I think with the anticipation over the last four days, going to intensive rehearsal, then coming home for a short time, then going to play, along with the not having done much live these last several years all just climbed up on me. I'm good now, and getting ready to drive on out. Sound check at 5, 1st show at 8, I'll be fine. . .

(cue the slide guitar)

Got the key to the highway
Keep my ticket in my hand
Got the key to the highway
Keep my ticket in my hand
They say "No rest for the wicked"
I'll be rolling till the promised land. (Willie Dixon)

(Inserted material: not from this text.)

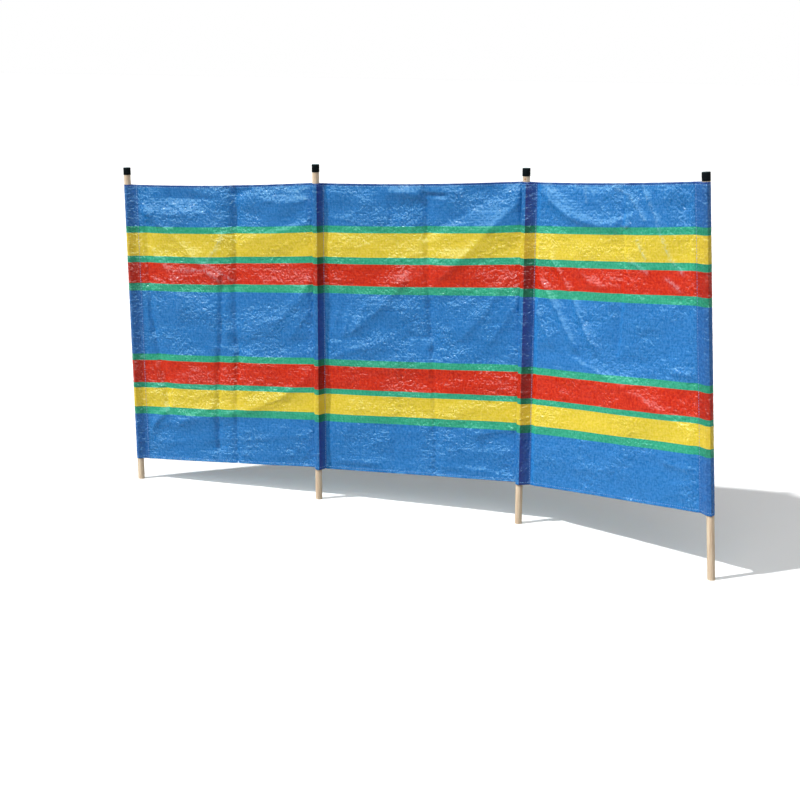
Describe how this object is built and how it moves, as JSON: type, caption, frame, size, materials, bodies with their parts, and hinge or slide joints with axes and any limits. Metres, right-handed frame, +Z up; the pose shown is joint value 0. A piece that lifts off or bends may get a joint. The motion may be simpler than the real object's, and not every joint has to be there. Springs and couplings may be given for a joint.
{
  "type": "beach windbreak",
  "caption": "Striped woven plastic cloth in flat bays, carried by round wooden poles that run through sewn pockets and end in plastic caps.",
  "frame": {"origin": "centre of the foot of pole 1, at ground level", "axes": "+X along the run from pole 1 to pole 4, -Y towards the front, where the pole pockets bulge, +Z up"},
  "size_m": [2.3627, 0.2743, 1.2954],
  "materials": {
    "pole_wood": "planed, bare",
    "cap_plastic": "satin moulded",
    "cloth": "woven plastic tape with a glossy coat"
  },
  "bodies": {
    "root": {"bottom_hem_1": "cloth", "bottom_hem_2": "cloth", "bottom_hem_3": "cloth", "cap_1": "cap_plastic", "cap_2": "cap_plastic", "cap_3": "cap_plastic", "cap_4": "cap_plastic", "panel_1": "cloth", "panel_2": "cloth", "panel_3": "cloth", "pocket_1": "cloth", "pocket_2": "cloth", "pocket_3": "cloth", "pocket_4": "cloth", "pole_1": "pole_wood", "pole_2": "pole_wood", "pole_3": "pole_wood", "pole_4": "pole_wood", "top_hem_1": "cloth", "top_hem_2": "cloth", "top_hem_3": "cloth"}
  },
  "joints": []
}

Just sitting down and facing it at the keyboard did a lot. Renee and Matt both got up to see me off. I told them that they are way better kids than I deserve. Renee said I was silly.

6:51 AM  
Blogger litbrit said...

Drive safely my friend! And stay in touch. And post pictures if you can.

7:12 AM  
Blogger PeterofLoneTree said...

Barfing before the curtain goes up?
Humph!
I've been an amateur and semi-pro actor and singer for 50 years and I've never done that.

Well...there was one time when I retched so hard I shit my pants.

7:50 AM  
Blogger Deb said...

I'm just now catching up on your recent entries. I hope all went well. deb

1:58 AM  
Blogger The Minstrel Boy said...

I'm still semi-brain dead from the trip. All went well. There was even some insight happening around the whole sober performer thing that happens with me. I'm trying to sort it out and when I've caught up with the laundry, thrown the ball for the dogs till they quit, organized the work week that started to pile up while I was gone, caught up on my bread baking (i can barely eat bread from a store anymore), well, you get my drift. I'm taking 10 and 15 minute breaks from the drudgery to outline my post.

9:20 AM  
Blogger lisa_emily said...

I hope you survived- sounds pretty intense!

4:34 PM  
Blogger maurinsky said...

I can perform in front of strangers and never feel nervous - or, at the very least, I always choose to interpret my anxiety as excitement.

But if I have to perform in front of people I know, my stomach churns, I shake... I've never puked, but I always feel like there is no way I can possibly be good enough. The smaller the group, the more anxious I feel.